WHAT YOU SHOULD DO – Would you output the whole listing below, exactly as it reads?
--- START OF EXERCISE DATA ---
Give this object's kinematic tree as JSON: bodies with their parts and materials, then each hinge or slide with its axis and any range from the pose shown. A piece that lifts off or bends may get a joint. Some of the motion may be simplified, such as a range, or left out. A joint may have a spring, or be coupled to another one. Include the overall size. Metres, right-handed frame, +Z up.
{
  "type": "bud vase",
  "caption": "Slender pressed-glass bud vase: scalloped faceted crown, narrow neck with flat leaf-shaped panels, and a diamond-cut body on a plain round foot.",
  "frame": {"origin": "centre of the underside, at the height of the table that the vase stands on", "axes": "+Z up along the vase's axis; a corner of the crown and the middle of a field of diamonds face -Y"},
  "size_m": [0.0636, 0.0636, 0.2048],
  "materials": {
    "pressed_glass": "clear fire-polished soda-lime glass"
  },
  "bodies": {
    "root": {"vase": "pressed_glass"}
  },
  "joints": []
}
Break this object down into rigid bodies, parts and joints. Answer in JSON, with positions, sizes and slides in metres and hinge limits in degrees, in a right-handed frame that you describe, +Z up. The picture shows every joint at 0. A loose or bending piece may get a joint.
--- END OF EXERCISE DATA ---
RESULT BELOW –
Give this object's kinematic tree as JSON: bodies with their parts and materials, then each hinge or slide with its axis and any range from the pose shown. A piece that lifts off or bends may get a joint. Some of the motion may be simplified, such as a range, or left out. A joint may have a spring, or be coupled to another one. Include the overall size. Metres, right-handed frame, +Z up.
{
  "type": "bud vase",
  "caption": "Slender pressed-glass bud vase: scalloped faceted crown, narrow neck with flat leaf-shaped panels, and a diamond-cut body on a plain round foot.",
  "frame": {"origin": "centre of the underside, at the height of the table that the vase stands on", "axes": "+Z up along the vase's axis; a corner of the crown and the middle of a field of diamonds face -Y"},
  "size_m": [0.0636, 0.0636, 0.2048],
  "materials": {
    "pressed_glass": "clear fire-polished soda-lime glass"
  },
  "bodies": {
    "root": {"vase": "pressed_glass"}
  },
  "joints": []
}
Break this object down into rigid bodies, parts and joints. Answer in JSON, with positions, sizes and slides in metres and hinge limits in degrees, in a right-handed frame that you describe, +Z up. The picture shows every joint at 0. A loose or bending piece may get a joint.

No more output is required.